Requirements: Repeat each line of the material exactly.

Given material:
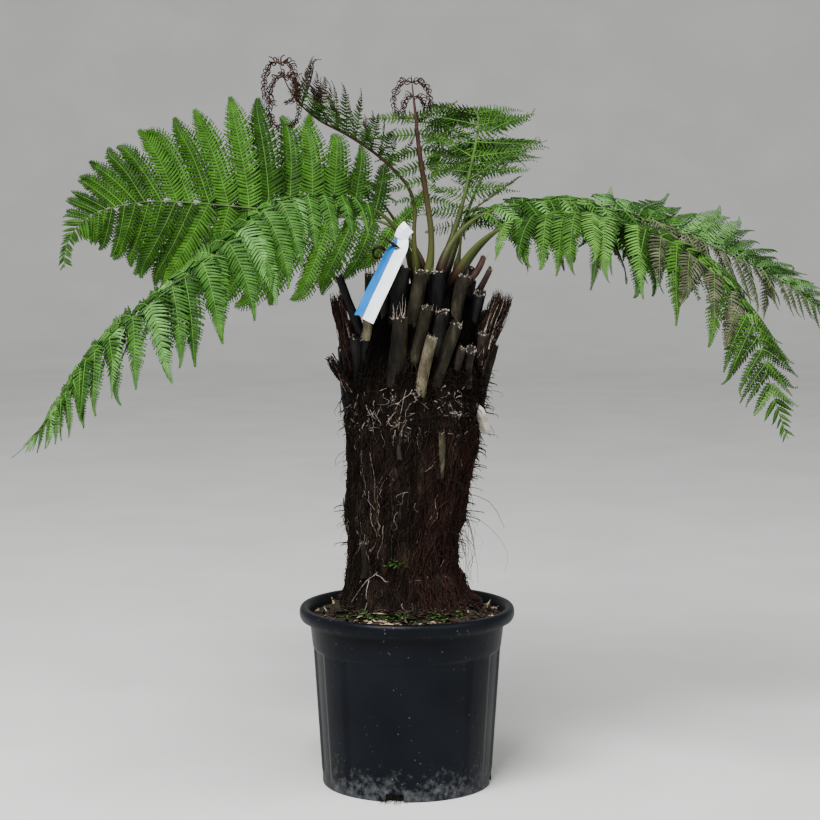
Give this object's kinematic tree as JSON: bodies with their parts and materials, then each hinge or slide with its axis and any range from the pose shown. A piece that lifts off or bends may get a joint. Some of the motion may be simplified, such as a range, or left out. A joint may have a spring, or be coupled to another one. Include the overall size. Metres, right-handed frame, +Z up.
{
  "type": "tree fern",
  "caption": "Potted tree fern: a short fibrous trunk with cut frond bases, a crown of arching feathery fronds, and young fronds still unrolling at its top.",
  "frame": {"origin": "middle of the pot's flat underside, on the ground", "axes": "+Z up, +X to the right of the viewer who stands in front, +Y away from that viewer"},
  "size_m": [1.3479, 0.9505, 1.2222],
  "materials": {
    "pot_plastic": "moulded black plastic with a soft sheen, chalky at its foot",
    "potting_soil": "dark bark compost with straw and moss on top",
    "trunk_fibre": "matted brown roots and cut frond bases",
    "mature_frond": "soft green leaf, satin above and matte below",
    "young_frond": "fresh green leaf with purple-brown curled tips",
    "new_growth": "dark brown hairy coil",
    "label_plastic": "bare thin plastic band, pale and bright blue",
    "tag_plastic": "bare pale plastic slip"
  },
  "bodies": {
    "root": {"pot": "pot_plastic", "potting_soil": "potting_soil", "trunk": "trunk_fibre", "crozier": "new_growth", "label_band": "label_plastic", "trunk_tag": "tag_plastic", "left_back_frond_inner": "mature_frond", "left_back_frond_outer": "mature_frond", "left_front_frond_inner": "mature_frond", "left_front_frond_outer": "mature_frond", "right_back_frond_inner": "mature_frond", "right_back_frond_outer": "mature_frond", "right_front_frond_inner": "mature_frond", "right_front_frond_outer": "mature_frond", "rear_frond_inner": "mature_frond", "rear_frond_outer": "mature_frond", "rear_right_frond_inner": "mature_frond", "rear_right_frond_outer": "mature_frond", "far_left_frond_inner": "mature_frond", "far_left_frond_outer": "mature_frond", "far_right_frond_inner": "mature_frond", "far_right_frond_outer": "mature_frond", "young_left_frond_inner": "young_frond", "young_left_frond_outer": "young_frond", "young_middle_frond": "young_frond", "young_right_frond": "young_frond"}
  },
  "joints": []
}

Worked solution:
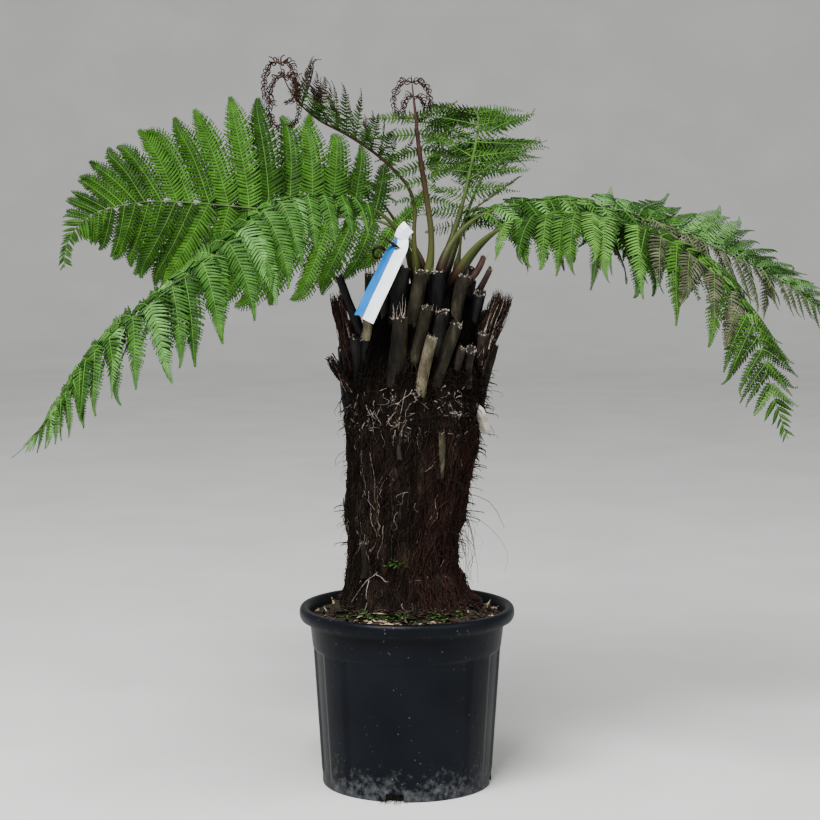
Give this object's kinematic tree as JSON: bodies with their parts and materials, then each hinge or slide with its axis and any range from the pose shown. A piece that lifts off or bends may get a joint. Some of the motion may be simplified, such as a range, or left out. A joint may have a spring, or be coupled to another one. Include the overall size. Metres, right-handed frame, +Z up.
{
  "type": "tree fern",
  "caption": "Potted tree fern: a short fibrous trunk with cut frond bases, a crown of arching feathery fronds, and young fronds still unrolling at its top.",
  "frame": {"origin": "middle of the pot's flat underside, on the ground", "axes": "+Z up, +X to the right of the viewer who stands in front, +Y away from that viewer"},
  "size_m": [1.3479, 0.9505, 1.2222],
  "materials": {
    "pot_plastic": "moulded black plastic with a soft sheen, chalky at its foot",
    "potting_soil": "dark bark compost with straw and moss on top",
    "trunk_fibre": "matted brown roots and cut frond bases",
    "mature_frond": "soft green leaf, satin above and matte below",
    "young_frond": "fresh green leaf with purple-brown curled tips",
    "new_growth": "dark brown hairy coil",
    "label_plastic": "bare thin plastic band, pale and bright blue",
    "tag_plastic": "bare pale plastic slip"
  },
  "bodies": {
    "root": {"pot": "pot_plastic", "potting_soil": "potting_soil", "trunk": "trunk_fibre", "crozier": "new_growth", "label_band": "label_plastic", "trunk_tag": "tag_plastic", "left_back_frond_inner": "mature_frond", "left_back_frond_outer": "mature_frond", "left_front_frond_inner": "mature_frond", "left_front_frond_outer": "mature_frond", "right_back_frond_inner": "mature_frond", "right_back_frond_outer": "mature_frond", "right_front_frond_inner": "mature_frond", "right_front_frond_outer": "mature_frond", "rear_frond_inner": "mature_frond", "rear_frond_outer": "mature_frond", "rear_right_frond_inner": "mature_frond", "rear_right_frond_outer": "mature_frond", "far_left_frond_inner": "mature_frond", "far_left_frond_outer": "mature_frond", "far_right_frond_inner": "mature_frond", "far_right_frond_outer": "mature_frond", "young_left_frond_inner": "young_frond", "young_left_frond_outer": "young_frond", "young_middle_frond": "young_frond", "young_right_frond": "young_frond"}
  },
  "joints": []
}